A published US patent application no. 2008/0041163 describes a method of detecting particles in a fluid; the method involves passing an ultrasonic signal through the fluid. This method is applicable for identifying gas hydrate nucleation, but it is however not suitable for detecting thin hydrate coatings.
A published U.S. Pat. No. 5,756,898 describes an acoustic method of measuring an effective internal diameter of a pipe containing flowing fluids. The patent application describes a manner in which this method can be applied for measuring hydrate layer thickness or scale/wax deposition. Moreover, a published U.S. Pat. No. 6,470,749 describes another method of measuring a build-up of deposits on an inner surface of a pipeline containing flowing fluid, this method using pulsed ultrasonic Doppler measurements. Further acoustic methods for measuring deposit build-up on insides of pipe walls involve using a guided acoustic wave sensor as described in U.S. Pat. No. 6,568,271, and a similar principle is described in a published U.S. Pat. No. 6,513,385. However, these acoustic methods do not provide a required sensitivity for detecting very thin layers of coating for the case of non-uniform layers with varying bonding between pipe and layer; thus, detection of thin non-uniform coatings associated with hydrate formation is not possible using acoustic methods for providing warnings. Moreover, a depth sensitivity of apparatus and associated measurement techniques in these patents is difficult to control, thereby potentially resulting in unreliable measurements being achieved in practice.

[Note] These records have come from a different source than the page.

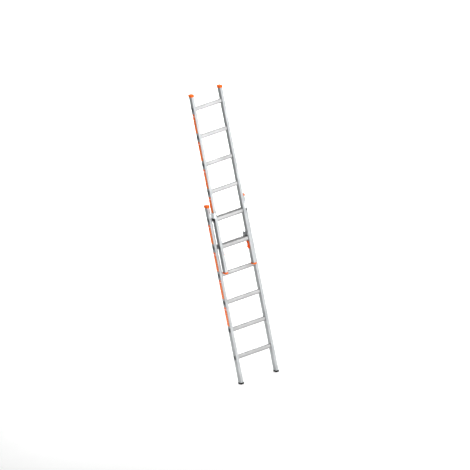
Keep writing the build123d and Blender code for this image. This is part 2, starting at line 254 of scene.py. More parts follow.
@dataclass(frozen=True)
class WorkedMetal:
    """A bare metal whose surface was pulled through a die or rolls.

    The die leaves fine lines along the pull, which spread highlights across it, and
    handling leaves broad dull patches. Lines are coarser than the real 0.1 mm ones,
    so that they show.
    """

    name: str
    colour: str
    streak: str
    roughness: float
    grain: Grain
    line_width: float = 1.6
    line_length: float = 700.0
    line_depth: float = 0.02
    patch_size: float = 90.0
    patch_dulling: float = 0.16
    scuff_size: float = 14.0

    def material(self) -> bpy.types.Material:
        """Build the node material.

        Returns:
            Material for one kind of drawn or rolled metal.
        """
        made = bpy.data.materials.new(self.name)
        made.use_nodes = True
        tree = made.node_tree
        shader = tree.nodes["Principled BSDF"]
        place = add_node(tree, "ShaderNodeTexCoord").outputs["Object"]
        fine = 1 / (self.line_width * MM)
        stretch = [fine, fine, fine]
        stretch[self.grain.value] = 1 / (self.line_length * MM)
        drawn = add_node(tree, "ShaderNodeMapping", {"Vector": place, "Scale": stretch})
        lines = add_node(
            tree,
            "ShaderNodeTexNoise",
            {"Vector": drawn.outputs[0], "Scale": 1.0, "Detail": 3.0, "Roughness": 0.6},
        ).outputs[0]
        patches = add_node(
            tree,
            "ShaderNodeTexNoise",
            {
                "Vector": place,
                "Scale": 1 / (self.patch_size * MM),
                "Detail": 4.0,
                "Roughness": 0.55,
            },
        ).outputs[0]
        scuffs = add_node(
            tree,
            "ShaderNodeTexNoise",
            {"Vector": place, "Scale": 1 / (self.scuff_size * MM), "Detail": 6.0, "Roughness": 0.7},
        ).outputs[0]
        worn = add_node(
            tree,
            "ShaderNodeMapRange",
            {"Value": scuffs, "From Min": 0.58, "From Max": 0.72, "To Min": 0.0, "To Max": 0.35},
        ).outputs[0]
        toned = add_node(
            tree,
            "ShaderNodeMapRange",
            {"Value": lines, "From Min": 0.35, "From Max": 0.68},
        ).outputs[0]
        streaked = add_node(
            tree,
            "ShaderNodeMix",
            {0: toned, 6: linear(self.streak), 7: linear(self.colour)},
            data_type="RGBA",
        ).outputs[2]
        colour = add_node(
            tree,
            "ShaderNodeMix",
            {0: worn, 6: streaked, 7: linear(self.streak)},
            data_type="RGBA",
        ).outputs[2]
        dulling = add_node(
            tree,
            "ShaderNodeMapRange",
            {
                "Value": patches,
                "From Min": 0.35,
                "From Max": 0.65,
                "To Min": self.roughness,
                "To Max": self.roughness + self.patch_dulling,
            },
        ).outputs[0]
        relief = add_node(
            tree,
            "ShaderNodeBump",
            {"Height": lines, "Strength": 0.35, "Distance": self.line_depth * MM},
        ).outputs[0]
        tree.links.new(colour, shader.inputs["Base Color"])
        tree.links.new(dulling, shader.inputs["Roughness"])
        tree.links.new(relief, shader.inputs["Normal"])
        shader.inputs["Metallic"].default_value = 1.0
        return made


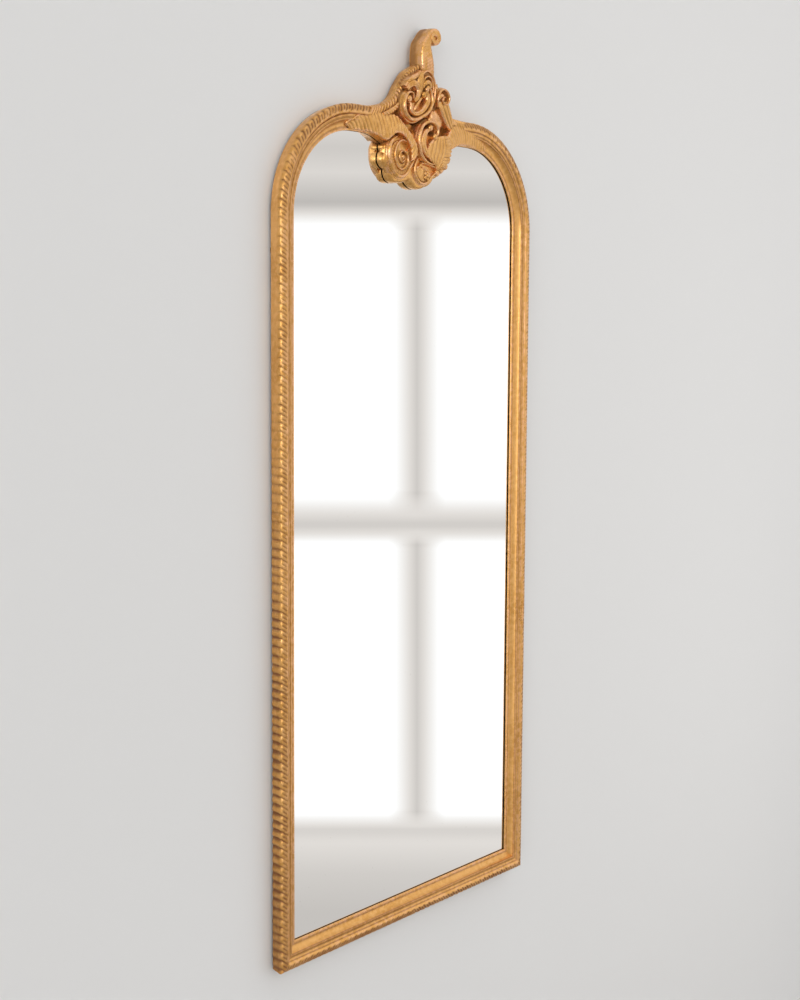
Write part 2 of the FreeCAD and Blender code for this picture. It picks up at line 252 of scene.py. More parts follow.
def metal(name, colour, rust, rough_low, rough_high, rust_share):
    """Old steel: uneven roughness, fine scratches and a little rust."""
    material, tree, shader = node_tree(name)
    where = position(tree)
    broad = noise(tree, where, 45.0, 4.0)
    fine = noise(tree, where, 600.0, 3.0)
    spots = ramp(tree, broad, 0.62 - rust_share, 0.72 - rust_share)
    link(tree, mix_colour(tree, spots, colour, rust), shader.inputs["Base Color"])
    link(tree, ramp(tree, spots, 0.0, 1.0, 1.0, 0.15), shader.inputs["Metallic"])
    link(tree, ramp(tree, fine, 0.3, 0.7, rough_low, rough_high), shader.inputs["Roughness"])
    bump(tree, math_node(tree, "ADD", fine, broad), 0.2, 0.0003, shader)
    return material


def felt(name, light, dark):
    material, tree, shader = node_tree(name)
    where = position(tree)
    fibres = noise(tree, where, 900.0, 4.0, 0.7)
    tufts = noise(tree, where, 140.0, 3.0)
    link(tree, mix_colour(tree, ramp(tree, fibres, 0.3, 0.7), dark, light), shader.inputs["Base Color"])
    link(tree, ramp(tree, tufts, 0.3, 0.7, 0.85, 0.98), shader.inputs["Roughness"])
    shader.inputs["Sheen Weight"].default_value = 0.4
    bump(tree, math_node(tree, "ADD", fibres, tufts), 0.6, 0.0008, shader)
    return material


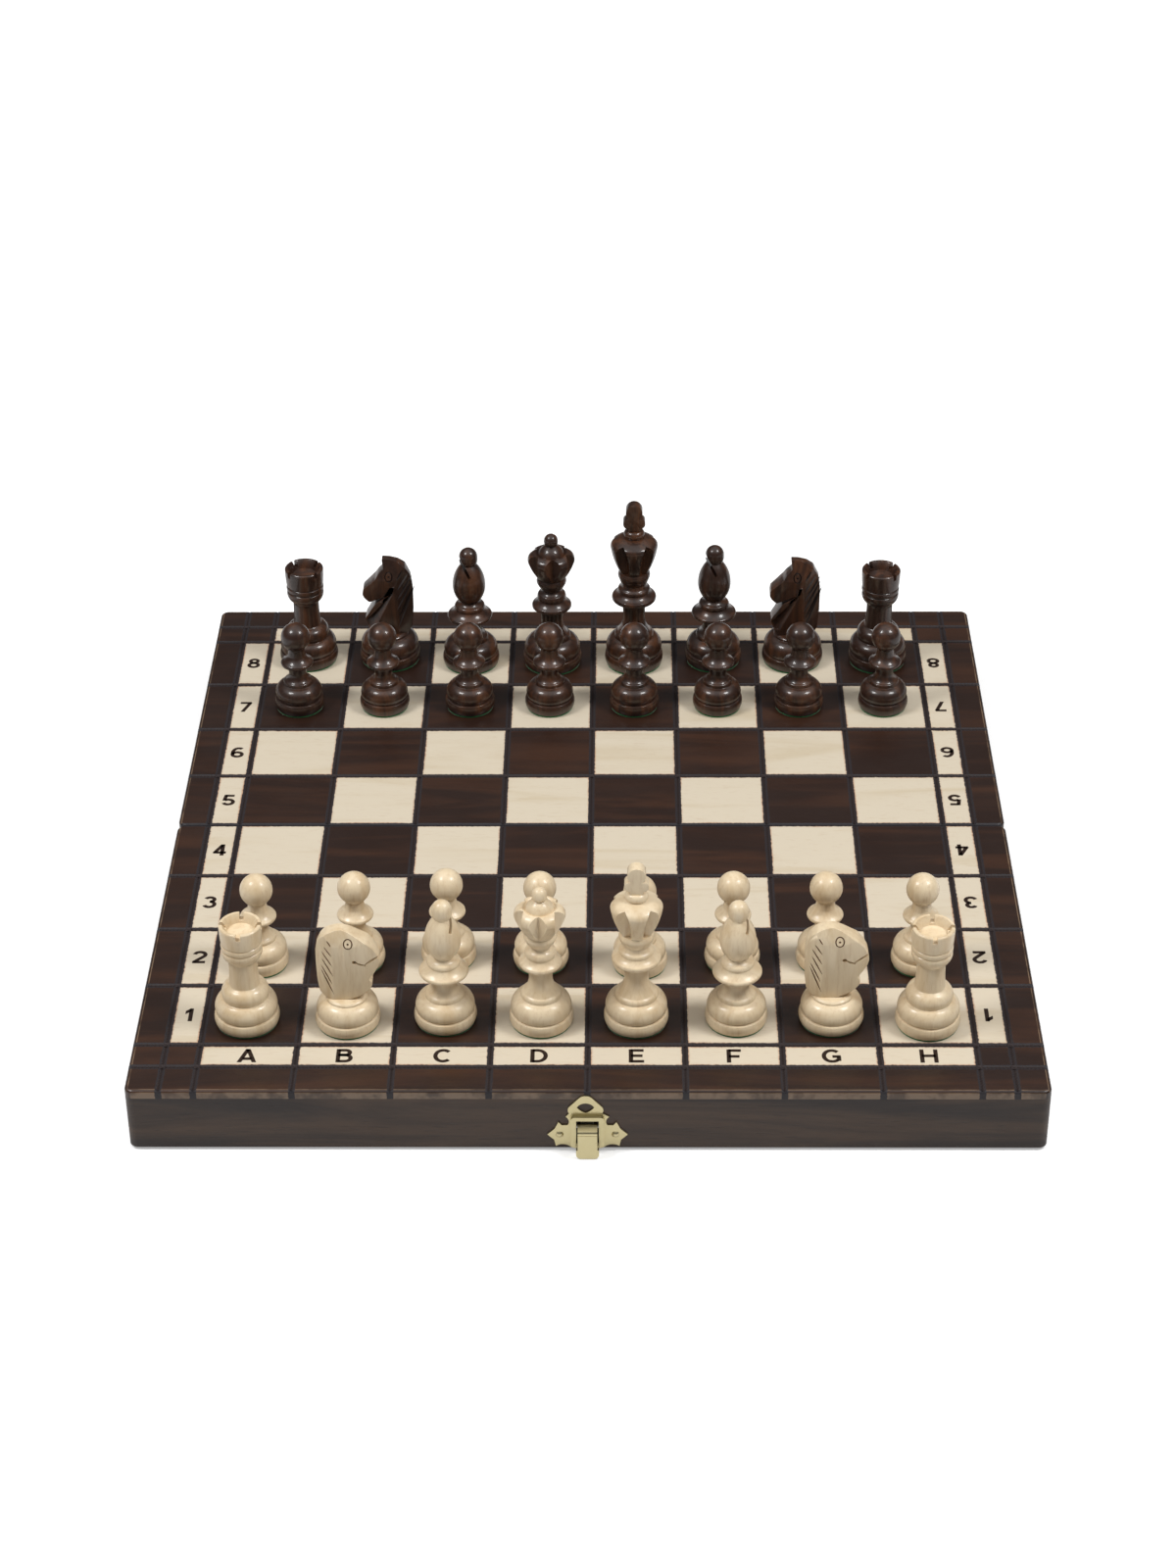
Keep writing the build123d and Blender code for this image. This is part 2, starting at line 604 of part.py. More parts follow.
def main():
    walls = {
        "top_panel": top_panel(),
        "outer_wall": outer_wall(),
        "seam_wall": seam_wall(),
        "left_wall": side_wall(-1),
        "right_wall": side_wall(1),
    }
    for name, wall in walls.items():
        keep(f"front_{name}", wall)
        keep(f"rear_{name}", rear(wall))
    for name, x in (("left", -hinge_from_middle), ("right", hinge_from_middle)):
        keep(f"{name}_hinge_front_leaf", leaf_at(x, True))
        keep(f"{name}_hinge_rear_leaf", rear(leaf_at(x, False)))
        half = hinge_length / 2
        keep(f"{name}_hinge_pin", rod(x - half, x + half, hinge_pin_radius, 0, hinge_axis))
    screws = [place * countersunk_screw() for place in screw_places()]
    keep("front_hinge_screws", *screws)
    keep("rear_hinge_screws", *[rear(screw) for screw in screws])
    keep("clasp_plate", clasp_plate())
    keep("clasp_lever", lever())
    keep("clasp_pin", clasp_pin())
    keep("clasp_spring", clasp_spring())
    nails = [place * nail() for place in nail_places()]
    keep("clasp_nails", *nails)
    keep("keeper_plate", rear(keeper()))
    keep("keeper_nails", *[rear(each) for each in nails])
    standing_pieces()


main()
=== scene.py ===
# Folding chess set: the finish of every surface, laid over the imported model.
# One unit is a metre. +X is the H side, +Y points away from the white player, +Z is up.
import json
import math

import bmesh
import bpy
import numpy as np
from mathutils import Matrix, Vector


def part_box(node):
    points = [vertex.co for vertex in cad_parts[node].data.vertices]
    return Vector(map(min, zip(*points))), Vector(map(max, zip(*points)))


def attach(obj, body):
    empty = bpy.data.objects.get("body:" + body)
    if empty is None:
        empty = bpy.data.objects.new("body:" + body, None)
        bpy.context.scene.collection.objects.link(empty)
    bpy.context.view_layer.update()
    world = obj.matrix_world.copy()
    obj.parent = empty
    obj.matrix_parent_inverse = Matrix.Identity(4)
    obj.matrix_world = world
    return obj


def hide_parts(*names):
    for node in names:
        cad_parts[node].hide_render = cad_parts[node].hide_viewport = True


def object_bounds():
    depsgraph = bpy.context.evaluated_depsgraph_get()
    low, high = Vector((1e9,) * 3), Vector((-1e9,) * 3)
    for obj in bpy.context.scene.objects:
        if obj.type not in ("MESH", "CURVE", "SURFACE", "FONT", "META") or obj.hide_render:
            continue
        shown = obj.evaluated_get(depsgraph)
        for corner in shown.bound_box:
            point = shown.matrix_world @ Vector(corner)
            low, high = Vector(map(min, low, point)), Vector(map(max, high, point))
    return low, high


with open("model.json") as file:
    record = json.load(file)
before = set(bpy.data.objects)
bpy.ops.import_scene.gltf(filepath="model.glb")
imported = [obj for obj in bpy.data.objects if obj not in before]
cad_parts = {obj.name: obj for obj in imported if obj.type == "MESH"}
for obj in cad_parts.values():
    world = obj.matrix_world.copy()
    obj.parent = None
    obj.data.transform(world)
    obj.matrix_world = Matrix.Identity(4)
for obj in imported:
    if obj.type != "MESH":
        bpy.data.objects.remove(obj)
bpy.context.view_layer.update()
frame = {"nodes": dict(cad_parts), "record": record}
boardTop = float(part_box("front_top_panel")[1][2])
mm = 0.001
print("frame loaded")


# Small helpers for arrays and meshes

def placed(name, data):
    piece = bpy.data.objects.new(name, data)
    bpy.context.scene.collection.objects.link(piece)
    return piece


# A smooth mesh object from an (n, 3) array of points and arrays of quads or triangles.
def addMesh(name, points, *faceSets):
    mesh = bpy.data.meshes.new(name)
    corners = np.concatenate([faces.ravel() for faces in faceSets]).astype(np.int32)
    sizes = np.concatenate([np.full(len(faces), faces.shape[1]) for faces in faceSets])
    starts = np.concatenate([[0], np.cumsum(sizes)[:-1]]).astype(np.int32)
    mesh.vertices.add(len(points))
    mesh.vertices.foreach_set("co", np.asarray(points, np.float32).ravel())
    mesh.loops.add(len(corners))
    mesh.loops.foreach_set("vertex_index", corners)
    mesh.polygons.add(len(sizes))
    mesh.polygons.foreach_set("loop_start", starts)
    mesh.polygons.foreach_set("use_smooth", np.ones(len(sizes), bool))
    mesh.update(calc_edges=True)
    mesh.validate()
    return placed(name, mesh)


def pointsOf(piece):
    points = np.empty(len(piece.data.vertices) * 3, np.float32)
    piece.data.vertices.foreach_get("co", points)
    return points.reshape(-1, 3)


def movePoints(piece, points):
    piece.data.vertices.foreach_set("co", points.astype(np.float32).ravel())


# Apply a change of faces to a piece's mesh
def withForm(piece, change):
    form = bmesh.new()
    form.from_mesh(piece.data)
    change(form)
    form.to_mesh(piece.data)
    form.free()


def faceOutward(piece):
    withForm(piece, lambda form: bmesh.ops.recalc_face_normals(form, faces=form.faces))


def faceUp(piece):
    withForm(piece, lambda form: bmesh.ops.reverse_faces(form, faces=[f for f in form.faces if f.normal.z < 0]))


# Give a piece its finish and the body that carries it, and hide the node it stands for, if any.
def dress(piece, body, material, node=None):
    if not piece.data.materials:
        piece.data.materials.append(material)
    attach(piece, body)
    if node:
        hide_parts(node)
    return piece


def bodyOf(node):
    return next(name for name, nodes in frame["record"]["behaviour"]["bodies"].items() if node in nodes)


# Shader helpers

# A colour as read on a screen, 0 to 255, turned into the shader's linear values.
def linear(red, green, blue):
    parts = [v / 255 for v in (red, green, blue)]
    return tuple(v / 12.92 if v < 0.04045 else ((v + 0.055) / 1.055) ** 2.4 for v in parts) + (1.0,)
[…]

Possible techniques for measuring break-through of formation water include measuring the amount and salinity of water present. A sudden increase in water-content and water-salinity indicates break-through of formation water. The salinity of water can be estimated from the water conductivity, and there exist several apparatuses for measuring water conductivity in water-continuous mixtures. There is, however, a need for more accurate methods to measure the conductivity for oil-continuous mixtures.